Building simplicidade.org: notes, projects, and occasional rants

Merging two unrelated repositories

I keep a repository for operations-style stuff. Server configurations, Puppet recipes, old CFEngine stuff, the works.

But for some idiotic reason long lost in time, my DNS setup was in a totally unrelated repository. This didn't make that much sense. Even more stupid: other stuff, unrelated to DNS, was also stored in there.

So I had:

  • a oss/ repo with the good and clean stuff to configure all the servers I manage;
  • a dns/ repo with all the DNS configuration stuff, and a bunch of other unrelated configurations.

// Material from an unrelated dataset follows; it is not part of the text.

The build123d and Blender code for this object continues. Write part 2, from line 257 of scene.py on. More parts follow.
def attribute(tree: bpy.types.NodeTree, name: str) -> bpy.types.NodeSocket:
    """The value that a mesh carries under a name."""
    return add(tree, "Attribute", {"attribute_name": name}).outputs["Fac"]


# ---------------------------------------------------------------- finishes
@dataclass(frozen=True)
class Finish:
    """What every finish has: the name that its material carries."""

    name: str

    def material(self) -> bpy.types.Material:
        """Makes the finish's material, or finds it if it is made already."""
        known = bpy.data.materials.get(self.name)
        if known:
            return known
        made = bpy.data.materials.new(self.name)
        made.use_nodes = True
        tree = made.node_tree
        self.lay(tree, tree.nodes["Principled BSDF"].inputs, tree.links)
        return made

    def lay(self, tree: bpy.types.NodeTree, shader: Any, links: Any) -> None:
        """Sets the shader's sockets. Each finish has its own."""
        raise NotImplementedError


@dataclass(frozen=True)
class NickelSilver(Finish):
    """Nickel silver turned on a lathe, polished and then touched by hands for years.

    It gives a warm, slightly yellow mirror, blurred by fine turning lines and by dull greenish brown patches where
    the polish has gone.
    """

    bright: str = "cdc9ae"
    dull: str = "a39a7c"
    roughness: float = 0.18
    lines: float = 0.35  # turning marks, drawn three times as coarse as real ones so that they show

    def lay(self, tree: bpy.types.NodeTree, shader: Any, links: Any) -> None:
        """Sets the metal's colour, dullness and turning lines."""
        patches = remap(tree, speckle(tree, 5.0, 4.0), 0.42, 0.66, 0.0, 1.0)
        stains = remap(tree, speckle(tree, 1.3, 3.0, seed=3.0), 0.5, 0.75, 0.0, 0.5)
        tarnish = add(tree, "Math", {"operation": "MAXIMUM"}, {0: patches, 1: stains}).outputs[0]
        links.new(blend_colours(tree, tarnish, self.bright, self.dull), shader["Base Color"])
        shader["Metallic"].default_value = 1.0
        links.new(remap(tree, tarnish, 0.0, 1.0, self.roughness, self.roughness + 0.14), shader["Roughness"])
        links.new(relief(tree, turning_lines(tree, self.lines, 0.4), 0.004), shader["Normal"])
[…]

And the goal: merge the history of the network/dns/ directory in the dns/ repo to the dnssrv/ directory of the oss/ repo.

Like this:

# create a copy of my dns/ repo
git clone dns dns_work && cd dns_work

# remove everything except the network/dns/ directory
git filter-branch --prune-empty --subdirectory-filter network/dns -- --all

# move stuff back to the dnssrv/ directory
git filter-branch -f --prune-empty --tree-filter '
   mkdir -p .dnssrv;
   mv * .dnssrv;
   mv .dnssrv dnssrv
' -- --all

# make sure we clean all the cruft
git gc --aggressive

# ok, prepare to merge
cd ../oss && git remote add dns ../dns_work && git fetch dns

# Merge...
git merge dns/master

# Remove the cruft
git remote rm dns && git gc --aggressive

And with that, all the history of my DNS work is merged back into the oss/ repo in the proper directory.

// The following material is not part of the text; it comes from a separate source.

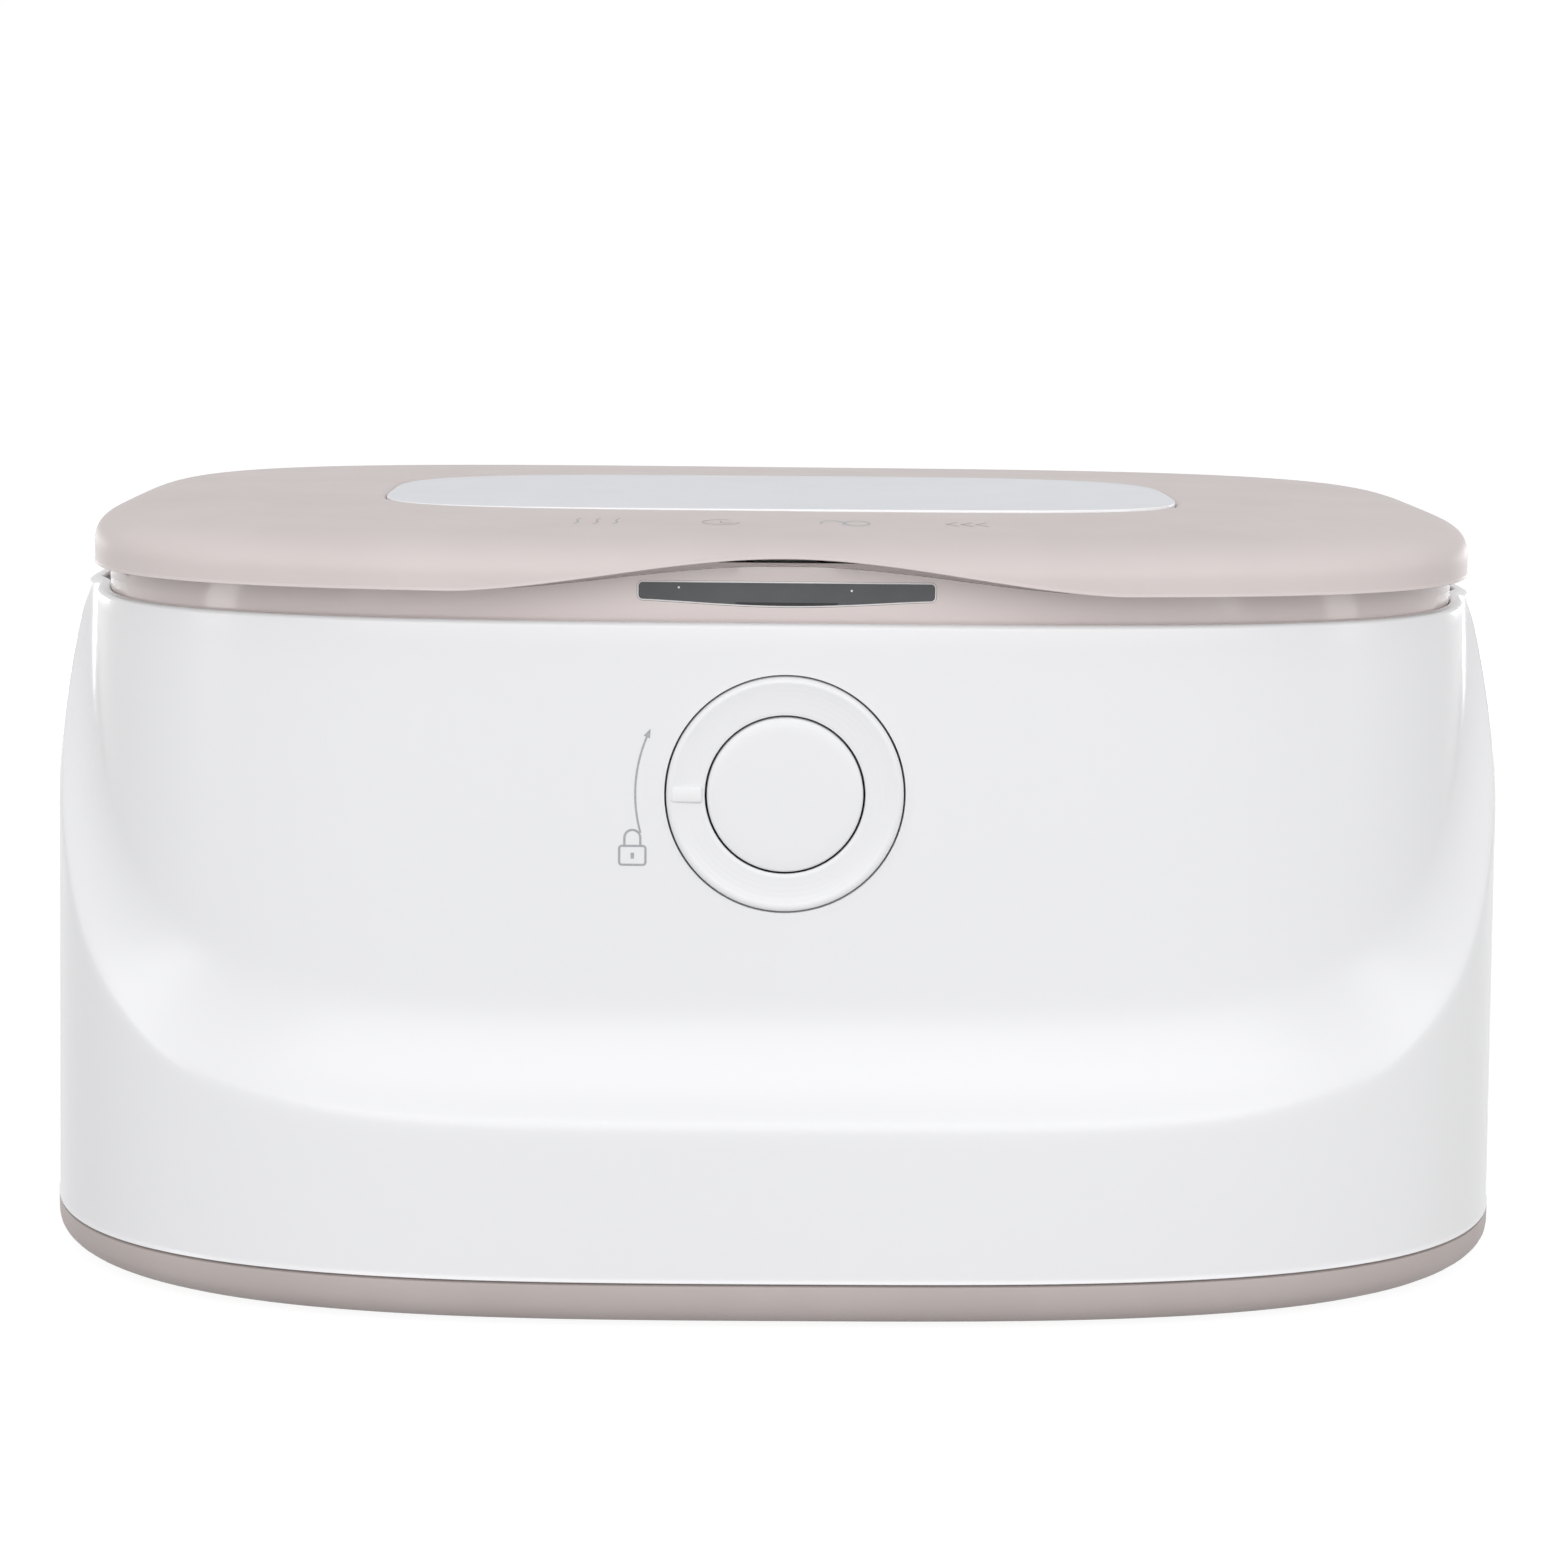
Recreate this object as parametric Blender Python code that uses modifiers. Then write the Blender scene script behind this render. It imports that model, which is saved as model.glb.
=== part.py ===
# Baby wipe warmer: a plastic tub for a pack of moist wipes, heated by a film band,
# inside a white housing with a scooped front, under a sprung lid that a front button
# releases. A ring around the button turns to lock it.
# Metres, +Z up, front at -Y, origin under the middle of the feet.

import math

import bmesh
import bpy
from mathutils import Matrix, Vector

# Whole object
BODY_WIDTH = 0.241
BODY_DEPTH = 0.157
RIM_HEIGHT = 0.1077
PLAN_ROUNDNESS = 3.2
PLAN_POINTS = 48
FIT_GAP = 0.0003
CUT_OVERRUN = 0.002
WELD_DISTANCE = 0.00001
SHARP_ANGLE = math.radians(35.0)
REACH_STEPS = 30
JOIN_OVERLAP = 0.0006
ROUND_SEGMENTS = 20
SMALL_SEGMENTS = 10

# Feet
FOOT_RADIUS = 0.0063
FOOT_HEIGHT = 0.0013
FOOT_PROUD = 0.0010
FOOT_INSET_X = 0.0585
FOOT_INSET_Y = 0.0285

# Base cover
BASE_TOP = 0.0072
BASE_WALL = 0.0022
BASE_ROUNDING = 0.0030
BASE_STEPS = 3
BASE_LIP_RISE = 0.0030
BASE_LIP_WALL = 0.0016
BASE_LIP_CLEARANCE = 0.0005

# Outer housing
HOUSING_WALL = 0.0022
SEAM_GAP = 0.0003
LEAN_HEIGHT = 0.0377
SKIRT_DRAFT = 0.0014
RIM_LEAN = 0.0054
FRONT_INSET_X = 0.0086
FRONT_INSET_Y = 0.0070
FRONT_ROUNDNESS = 3.4
FRONT_DRAFT_SHARE = 0.027
SCOOP_LOW_HEIGHT = 0.0322
SCOOP_RISE = 0.106
SCOOP_CURVE = 1.6
SCOOP_BAND = 0.014
SCOOP_TOP_MARGIN = 0.0047
SCOOP_BAND_SHARES = (0.12, 0.3, 0.55, 0.8, 1.0)
SKIRT_ROW_SHARES = (0.0, 0.35, 0.7, 1.0)
FRONT_ROW_SHARES = (0.35, 0.7, 1.0)

# Screw posts inside the housing, and the screws in them
POST_RADIUS = 0.0035
POST_INSET_X = 0.0040
POST_INSET_Y = 0.0048
POST_RIB_WIDTH = 0.002
POST_TOP = 0.0285
BRACKET_HEIGHT = 0.0097
SCREW_RADIUS = 0.0014
SCREW_HEAD_RADIUS = 0.0026
SCREW_HEAD_HEIGHT = 0.0017
SCREW_HEAD_CLEARANCE = 0.0004
SCREW_GRIP = 0.009
PILOT_DEPTH = 0.012
BASE_BOSS_RADIUS = 0.0048
BASE_SCREW_RECESS = 0.0034

# Dial and button
DIAL_BELOW_RIM = 0.0258
DIAL_SEGMENTS = 40
DIAL_RADIUS = 0.0179
DIAL_HOLE_CLEARANCE = 0.0005
DIAL_PROUD = 0.0015
DIAL_THICKNESS = 0.0035
DIAL_DISH_DEPTH = 0.0007
DIAL_BEVEL = 0.0007
DIAL_LIP = 0.0005
DIAL_BORE = 0.01215
DIAL_SLEEVE_RADIUS = 0.0140
DIAL_SLEEVE_LENGTH = 0.0074
MARKER_WIDTH = 0.0030
MARKER_PROUD = 0.0003
MARKER_START = 0.0128
MARKER_END = 0.0171
BUTTON_RADIUS = 0.0118
BUTTON_DOME = 0.0005
BUTTON_DOME_SHARE = 0.75
BUTTON_EDGE = 0.0006
BUTTON_FACE_THICKNESS = 0.0020
BUTTON_WALL = 0.0015
BUTTON_SKIRT = 0.0070
BUTTON_TIP_REACH = 0.00035
BUTTON_STEM_RADIUS = 0.0026
BUTTON_TIP_RADIUS = 0.0012
HOOK_RING_RADIUS = 0.0172
HOOK_RING_BORE = 0.0121
HOOK_THICKNESS = 0.0015
HOOK_REACH = 0.0284
HOOK_ARM_HALF_WIDTH = 0.0015
HOOK_ARM_INSET = 0.0002
HOOK_FINGER_RADIUS = 0.0013
HOOK_FINGER_SETBACK = 0.0007
HOOK_REST_ANGLE = math.radians(37.0)
HOOK_TO_WEB = 0.0010
SPRING_COIL_RADIUS = 0.0042
SPRING_WIRE = 0.0007
SPRING_TURNS = 6
SPRING_POINTS_PER_TURN = 8

# Carrier that the dial turns on, and the bracket of the latch
CARRIER_HALF_WIDTH = 0.029
CARRIER_HALF_HEIGHT = 0.0195
CARRIER_THICKNESS = 0.0018
CARRIER_STANDOFF = 0.0050
SEAT_BORE_CLEARANCE = 0.0005
SEAT_RADIUS = 0.0158
CARRIER_BOSS_X = 0.0240
CARRIER_BOSS_RADIUS = 0.0030
CARRIER_SCREW_RADIUS = 0.0010
CARRIER_SCREW_HEAD_RADIUS = 0.0020
CARRIER_SCREW_HEAD_HEIGHT = 0.0014
CARRIER_SCREW_LENGTH = 0.0086
BRACKET_WEB_DEPTH = 0.0016
STEM_CLEARANCE = 0.0005
BRACKET_LEG_X = 0.0186
BRACKET_LEG_WIDTH = 0.0018
BRACKET_FOOT_REACH = 0.0278
BRACKET_FOOT_THICKNESS = 0.0015
BRACKET_HALF_HEIGHT = 0.0080
CHEEK_X = 0.0084
CHEEK_WIDTH = 0.0020
CHEEK_RADIUS = 0.0024
CHEEK_ROOT = 0.0030

# Latch lever
LEVER_PIVOT_BELOW_LEDGE = 0.0153
LEVER_HALF_WIDTH = 0.0040
LEVER_HUB_HALF_WIDTH = 0.0080
LEVER_PIVOT_OFFSET = 0.0007
LEVER_UPPER_OFFSET = 0.0006
LEVER_THICKNESS = 0.0016
LEVER_HUB_RADIUS = 0.0024
LEVER_PIN_RADIUS = 0.0012
LEVER_LOW_END_BELOW_STEM = 0.0034
LEVER_TOP_BELOW_LEDGE = 0.0010
LEVER_NOSE_LENGTH = 0.0016
LEVER_NOSE_HEIGHT = 0.0015
LEVER_PRESS_GAP = 0.00045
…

As a final step, I need to remove the network/dns commits from the dns/ repo:

# prepare...
cd ../dns

# Remove the old directory and any empty commits lying around
git filter-branch -f --prune-empty --tree-filter 'rm -rf network' HEAD

# Cleanup
git gc --aggressive

Done.

One of the common complaints I hear about git is that it allows you to rewrite the history. Although this operation can be very damaging in a repository that is heavily cloned, banning, or making history rewriting a second-class operation feels like banning hammers because you can harm yourself. Git is a tool, and it should make complex, but at times useful operations like this, easy or at least possible.